Available records:
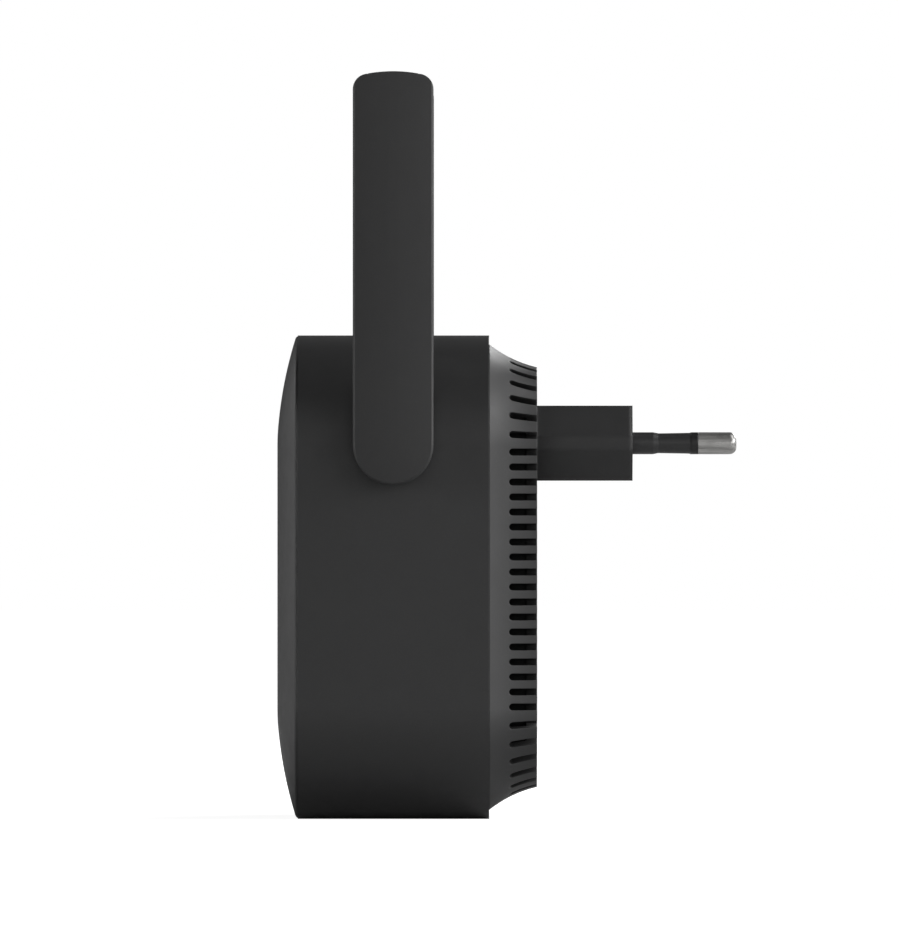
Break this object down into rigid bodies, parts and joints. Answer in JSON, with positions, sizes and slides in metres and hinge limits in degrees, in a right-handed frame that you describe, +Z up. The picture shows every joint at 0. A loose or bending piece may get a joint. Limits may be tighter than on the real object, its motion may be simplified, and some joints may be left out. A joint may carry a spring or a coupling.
{
  "type": "wifi range extender",
  "caption": "Plug-in wifi range extender: square body with a domed front, slotted flared back, flat pin plug and side antennas that fold from upright, through the front, to hanging.",
  "frame": {"origin": "middle of the plug's face, the flat end of the neck that meets the outlet, between the two pins", "axes": "+Y out of the plug's face into the outlet, so the domed front faces -Y; +Z up, along the raised antennas; +X to the right seen from the front"},
  "size_m": [0.105, 0.0837, 0.1356],
  "materials": {
    "front_plastic": "fine matt texture, satin at grazing angles",
    "band_plastic": "fine spark-eroded texture",
    "rear_plastic": "fine matt texture",
    "insert_plastic": "smooth matt",
    "antenna_plastic": "fine matt texture",
    "light_pipe_clear": "frosted clear moulding",
    "label_film": "satin film",
    "pin_metal": "nickel-plated brass",
    "sleeve_plastic": "smooth satin",
    "mains_wire": "wire insulation",
    "dc_wire": "wire insulation",
    "power_laminate": "paper laminate",
    "main_laminate": "solder mask over glass laminate",
    "aerial_laminate": "solder mask over glass laminate",
    "ferrite": "sintered ferrite",
    "bobbin_plastic": "moulded resin",
    "winding_tape": "polyester tape over copper wire",
    "bulk_sleeve": "shrink sleeve over aluminium",
    "output_sleeve": "shrink sleeve over aluminium",
    "resistor_paint": "flameproof paint",
    "chip_resin": "moulding compound",
    "disc_coating": "dipped epoxy",
    "sheet_film": "insulating sheet",
    "pad_silicone": "soft silicone",
    "can_metal": "tin-plated steel",
    "led_resin": "clear resin",
    "switch_plastic": "moulded resin",
    "plunger_plastic": "moulded resin",
    "connector_metal": "gold flash",
    "coax_jacket": "thin coaxial cable jacket",
    "screw_steel": "zinc plated",
    "spring_steel": "spring steel",
    "washer_plastic": "slippery plastic"
  },
  "bodies": {
    "housing": {"front_cover": "front_plastic", "light_pipe": "light_pipe_clear", "main_housing": "band_plastic", "rear_cover": "rear_plastic", "blank_label": "label_film", "plug_insert": "insert_plastic", "pin_left": "pin_metal", "pin_right": "pin_metal", "pin_sleeve_left": "sleeve_plastic", "pin_sleeve_right": "sleeve_plastic", "mains_lead_left": "mains_wire", "mains_lead_right": "mains_wire", "power_board": "power_laminate", "transformer_core": "ferrite", "transformer_bobbin": "bobbin_plastic", "transformer_winding": "winding_tape", "bulk_capacitor_upper": "bulk_sleeve", "bulk_capacitor_lower": "bulk_sleeve", "fuse_resistor": "resistor_paint", "emi_choke": "ferrite", "bridge_rectifier": "chip_resin", "power_controller": "chip_resin", "safety_capacitor": "disc_coating", "output_capacitor": "output_sleeve", "output_diode": "chip_resin", "dc_leads": "dc_wire", "insulation_sheet": "sheet_film", "main_board": "main_laminate", "wifi_chip": "chip_resin", "thermal_pad": "pad_silicone", "shield_can": "can_metal", "memory_chip": "chip_resin", "crystal": "can_metal", "buck_inductor": "ferrite", "status_led": "led_resin", "reset_switch": "switch_plastic", "rf_connector_left": "connector_metal", "rf_connector_right": "connector_metal", "pigtail_left": "coax_jacket", "pigtail_right": "coax_jacket", "main_board_screws": "screw_steel", "power_board_screws": "screw_steel"},
    "antenna_left": {"antenna_shell_left": "antenna_plastic", "antenna_cover_left": "antenna_plastic", "radiator_left": "aerial_laminate", "antenna_coax_left": "coax_jacket", "stop_clip_left": "spring_steel", "wave_washer_left": "spring_steel", "pivot_washer_left": "washer_plastic"},
    "antenna_right": {"antenna_shell_right": "antenna_plastic", "antenna_cover_right": "antenna_plastic", "radiator_right": "aerial_laminate", "antenna_coax_right": "coax_jacket", "stop_clip_right": "spring_steel", "wave_washer_right": "spring_steel", "pivot_washer_right": "washer_plastic"},
    "reset_button": {"reset_plunger": "plunger_plastic"}
  },
  "joints": [
    {"name": "antenna_left_fold", "type": "hinge", "parent": "housing", "child": "antenna_left", "pos_m": [-0.044, -0.0436, -0.0003], "axis": [1, 0, 0], "range_deg": [0, 180]},
    {"name": "antenna_right_fold", "type": "hinge", "parent": "housing", "child": "antenna_right", "pos_m": [0.044, -0.0436, -0.0003], "axis": [1, 0, 0], "range_deg": [0, 180]},
    {"name": "reset_press", "type": "slide", "parent": "housing", "child": "reset_button", "axis": [0, 0, 1], "range_m": [0, 0.0003], "stiffness_N_per_m": 5000}
  ]
}
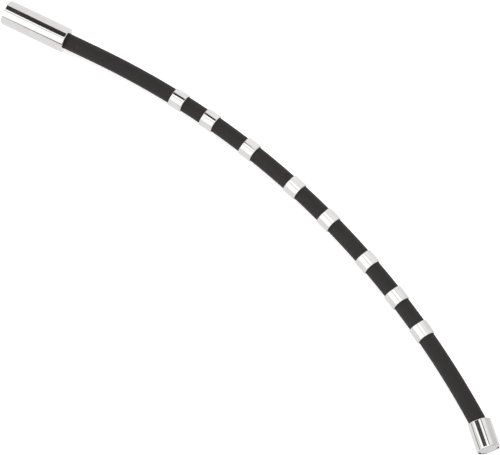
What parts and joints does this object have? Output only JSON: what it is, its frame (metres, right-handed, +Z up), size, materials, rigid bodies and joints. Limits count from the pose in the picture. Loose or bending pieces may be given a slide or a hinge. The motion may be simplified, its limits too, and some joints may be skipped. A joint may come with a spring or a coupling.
{
  "type": "rubber cord bracelet",
  "caption": "Black rubber cord bracelet with spaced polished steel rings and a magnetic plug-in tube clasp, lying open in a gentle arc.",
  "frame": {"origin": "middle of the open bracelet's footprint, on the surface it lies on", "axes": "+Z up from that surface; +X along the clasp sleeve towards the cord; the cord's arc turns towards -Y"},
  "size_m": [0.1882, 0.0704, 0.008],
  "materials": {
    "polished_steel": "mirror polished stainless steel with fine wiping marks",
    "black_rubber": "matt, smooth extruded rubber",
    "nickel_plate": "satin nickel plating on a disc magnet"
  },
  "bodies": {
    "sleeve_half": {"clasp_sleeve": "polished_steel", "socket_magnet": "nickel_plate", "cord_link_01": "black_rubber"},
    "link_02": {"cord_link_02": "black_rubber"},
    "link_03": {"cord_link_03": "black_rubber"},
    "ring_1_link": {"ring_1": "polished_steel", "cord_link_04": "black_rubber"},
    "ring_2_link": {"ring_2": "polished_steel", "cord_link_05": "black_rubber"},
    "ring_3_link": {"ring_3": "polished_steel", "cord_link_06": "black_rubber"},
    "ring_4_link": {"ring_4": "polished_steel", "cord_link_07": "black_rubber"},
    "ring_5_link": {"ring_5": "polished_steel", "cord_link_08": "black_rubber"},
    "ring_6_link": {"ring_6": "polished_steel", "cord_link_09": "black_rubber"},
    "ring_7_link": {"ring_7": "polished_steel", "cord_link_10": "black_rubber"},
    "ring_8_link": {"ring_8": "polished_steel", "cord_link_11": "black_rubber"},
    "link_12": {"cord_link_12": "black_rubber"},
    "plug_half": {"clasp_plug": "polished_steel", "plug_magnet": "nickel_plate", "cord_link_13": "black_rubber"}
  },
  "joints": [
    {"name": "bend_01", "type": "hinge", "parent": "sleeve_half", "child": "link_02", "pos_m": [-0.06704, 0.03116, 0.004], "axis": [0, 0, -1], "range_deg": [-5.33, 31.37], "stiffness_Nm_per_rad": 0.11, "deforming": ["cord_link_01"]},
    {"name": "bend_02", "type": "hinge", "parent": "link_02", "child": "link_03", "pos_m": [-0.05456, 0.03099, 0.004], "axis": [0, 0, -1], "range_deg": [-5.17, 30.43], "deforming": ["cord_link_02"]},
    {"name": "bend_03", "type": "hinge", "parent": "link_03", "child": "ring_1_link", "pos_m": [-0.04211, 0.03013, 0.004], "axis": [0, 0, -1], "range_deg": [-4.91, 28.9], "deforming": ["cord_link_03"]},
    {"name": "bend_04", "type": "hinge", "parent": "ring_1_link", "child": "ring_2_link", "pos_m": [-0.02791, 0.02828, 0.004], "axis": [0, 0, -1], "range_deg": [-2.61, 15.36], "deforming": ["cord_link_04"]},
    {"name": "bend_05", "type": "hinge", "parent": "ring_2_link", "child": "ring_3_link", "pos_m": [-0.01467, 0.02567, 0.004], "axis": [0, 0, -1], "range_deg": [-3.7, 21.73], "deforming": ["cord_link_05"]},
    {"name": "bend_06", "type": "hinge", "parent": "ring_3_link", "child": "ring_4_link", "pos_m": [0.0016, 0.02129, 0.004], "axis": [0, 0, -1], "range_deg": [-4.45, 26.17], "deforming": ["cord_link_06"]},
    {"name": "bend_07", "type": "hinge", "parent": "ring_4_link", "child": "ring_5_link", "pos_m": [0.01706, 0.01582, 0.004], "axis": [0, 0, -1], "range_deg": [-3.19, 18.77], "deforming": ["cord_link_07"]},
    {"name": "bend_08", "type": "hinge", "parent": "ring_5_link", "child": "ring_6_link", "pos_m": [0.03162, 0.00946, 0.004], "axis": [0, 0, -1], "range_deg": [-4.34, 25.53], "deforming": ["cord_link_08"]},
    {"name": "bend_09", "type": "hinge", "parent": "ring_6_link", "child": "ring_7_link", "pos_m": [0.04549, 0.00226, 0.004], "axis": [0, 0, -1], "range_deg": [-3.44, 20.24], "deforming": ["cord_link_09"]},
    {"name": "bend_10", "type": "hinge", "parent": "ring_7_link", "child": "ring_8_link", "pos_m": [0.0568, -0.00454, 0.004], "axis": [0, 0, -1], "range_deg": [-3.14, 18.46], "deforming": ["cord_link_10"]},
    {"name": "bend_11", "type": "hinge", "parent": "ring_8_link", "child": "link_12", "pos_m": [0.06964, -0.01339, 0.004], "axis": [0, 0, -1], "range_deg": [-5.93, 34.89], "deforming": ["cord_link_11"]},
    {"name": "bend_12", "type": "hinge", "parent": "link_12", "child": "plug_half", "pos_m": [0.0808, -0.02217, 0.004], "axis": [0, 0, -1], "range_deg": [-6.1, 35.85], "deforming": ["cord_link_12", "cord_link_13"]}
  ],
  "couplings": [
    {"joint": "bend_02", "follows": "bend_01", "ratio": 0.9699},
    {"joint": "bend_03", "follows": "bend_01", "ratio": 0.9211},
    {"joint": "bend_04", "follows": "bend_01", "ratio": 0.4895},
    {"joint": "bend_05", "follows": "bend_01", "ratio": 0.6926},
    {"joint": "bend_06", "follows": "bend_01", "ratio": 0.834},
    {"joint": "bend_07", "follows": "bend_01", "ratio": 0.5983},
    {"joint": "bend_08", "follows": "bend_01", "ratio": 0.8138},
    {"joint": "bend_09", "follows": "bend_01", "ratio": 0.645},
    {"joint": "bend_10", "follows": "bend_01", "ratio": 0.5883},
    {"joint": "bend_11", "follows": "bend_01", "ratio": 1.1119},
    {"joint": "bend_12", "follows": "bend_01", "ratio": 1.1428}
  ]
}
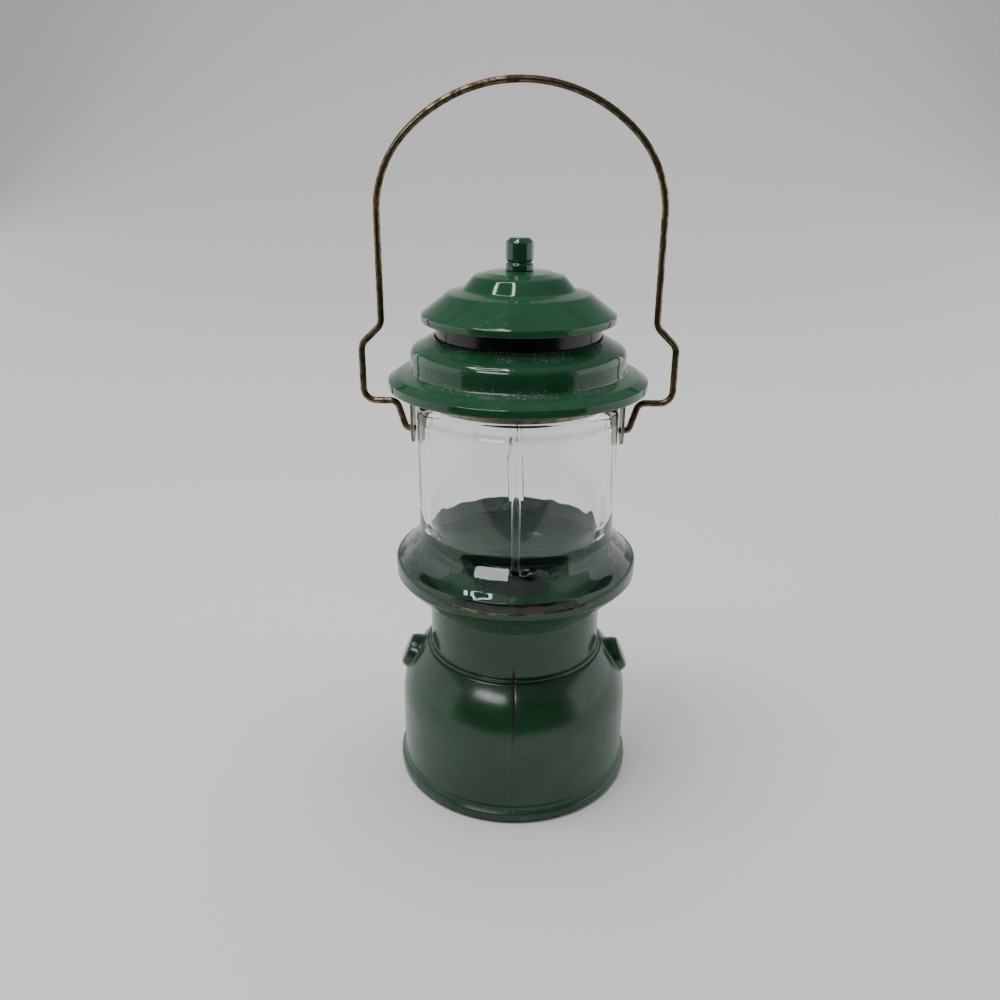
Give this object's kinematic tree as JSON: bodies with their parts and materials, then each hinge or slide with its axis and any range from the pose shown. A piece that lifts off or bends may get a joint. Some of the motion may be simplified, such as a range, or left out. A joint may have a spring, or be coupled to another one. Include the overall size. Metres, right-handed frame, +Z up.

Exercise: Which lines contain the word "this"? Copy each of them.

Worked solution:
Break this object down into rigid bodies, parts and joints. Answer in JSON, with positions, sizes and slides in metres and hinge limits in degrees, in a right-handed frame that you describe, +Z up. The picture shows every joint at 0. A loose or bending piece may get a joint. Limits may be tighter than on the real object, its motion may be simplified, and some joints may be left out. A joint may carry a spring or a coupling.
What parts and joints does this object have? Output only JSON: what it is, its frame (metres, right-handed, +Z up), size, materials, rigid bodies and joints. Limits count from the pose in the picture. Loose or bending pieces may be given a slide or a hinge. The motion may be simplified, its limits too, and some joints may be skipped. A joint may come with a spring or a coupling.
Give this object's kinematic tree as JSON: bodies with their parts and materials, then each hinge or slide with its axis and any range from the pose shown. A piece that lifts off or bends may get a joint. Some of the motion may be simplified, such as a range, or left out. A joint may have a spring, or be coupled to another one. Include the overall size. Metres, right-handed frame, +Z up.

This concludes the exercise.